[techtalk] 1st Linux install

Anne Forker aforker at ipfb.net
Mon May 8 19:19:30 EST 2000


Hi,

I am new to this list too and an introduction will follow soon.

On Mon, 8 May 2000, Malcolm Tredinnick wrote:

> On Sun, May 07, 2000 at 10:11:23AM -0700, Clair Mooza wrote:
> > Hi, I am very  new to this message board and also to Linux.  What a great
> > find this site and these message boards are!!  I have used Linux (Slackware
> > and HP) a little bit at school, but not yet at home.  I want to install
> > Linux on my computer at home (Red Hat 5.2), but don't really know the best
> > way to do it.  I have four partitions on my hard drive.  Three of them are
> > 2.0 GB and the other is just a really small 8-10MB or something equally as
> > useless.  I have Windows 98 OS on the first partition, applications for 98
> > on the second partition, and NT server 4.0 on third partition (which I am
> > eager to get rid of!).  What would be the best way to get this install
> > going?  I was thinking Partition Magic and then formatting the third
> > partition to a Linux file system might be a good way, any other ideas?  If
> > Partition Magic would be good, what next?  No advice would be insulting!
> > Okay, well maybe to turn on/off computer...  : )  Thank you very much in
> > advance.
> 
> Having never used Partition Magic (in fact, I'm barely able to spell it), I
> won't comment on that option,

Oh, hm, I actually think it might be a good help in this case.
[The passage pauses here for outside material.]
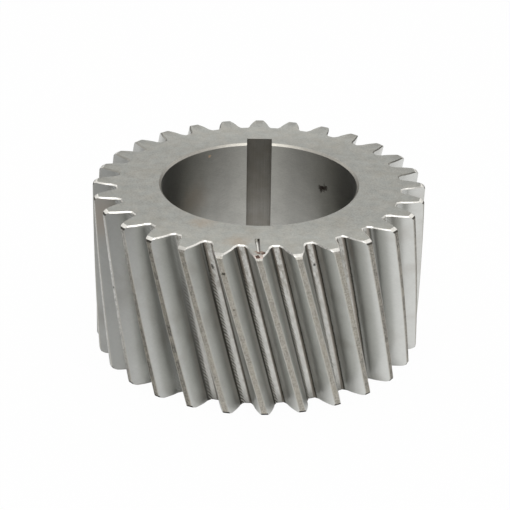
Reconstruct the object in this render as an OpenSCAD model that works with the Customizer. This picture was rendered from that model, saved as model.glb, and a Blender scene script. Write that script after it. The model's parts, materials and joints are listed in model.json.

You have PM
4.0 or higher, Clair, do you? Then you should use it. If your Windows
partition are not entirely full yet, you may decrease their size and put a
small /boot partition (5-10 megabytes) into the space. This doesn't work
with the Windows fdisk program because it only knows 2 primary partitions 
(or: a primary and an extended one). But all other OSes can handle up to 4
primary partitions (of which one should be an extended one). Your harddisk
setup is currently as follows:

1. primary	/dev/hdX1	2 GB		Windows System
2. extended	/dev/hdX2	about 4 GB
3. logical	/dev/hdX5	2 GB 		Windows Apps
4. logical	/dev/hda6	2 GB		Win NT Server
5. logical	/dev/hda7	10 MB		...

I recommend to put your 10 MB partition just behind the Windows System
partition and to make it a primary partition. Windows won't bother about
it because it doesn't handle more than one primary partition. It can't
read the Linux filesystem anyway.

Then, you should divide your NT Server partition into to subpartitions:
one swap and one root partition. The swap partition shall be twice as big
as your RAM is - if it is a small system with up to 64 Megs of RAM.

When this is done, you can take your way and install Linux on the new root
partition. :-) 

I don't recommend to use the Red Hat tools for partitioning the hard disk,
in version 5.2 they are quite uncomfortable to use. But maybe this has
changed now, I didn't have a chance to test the newer versions so far.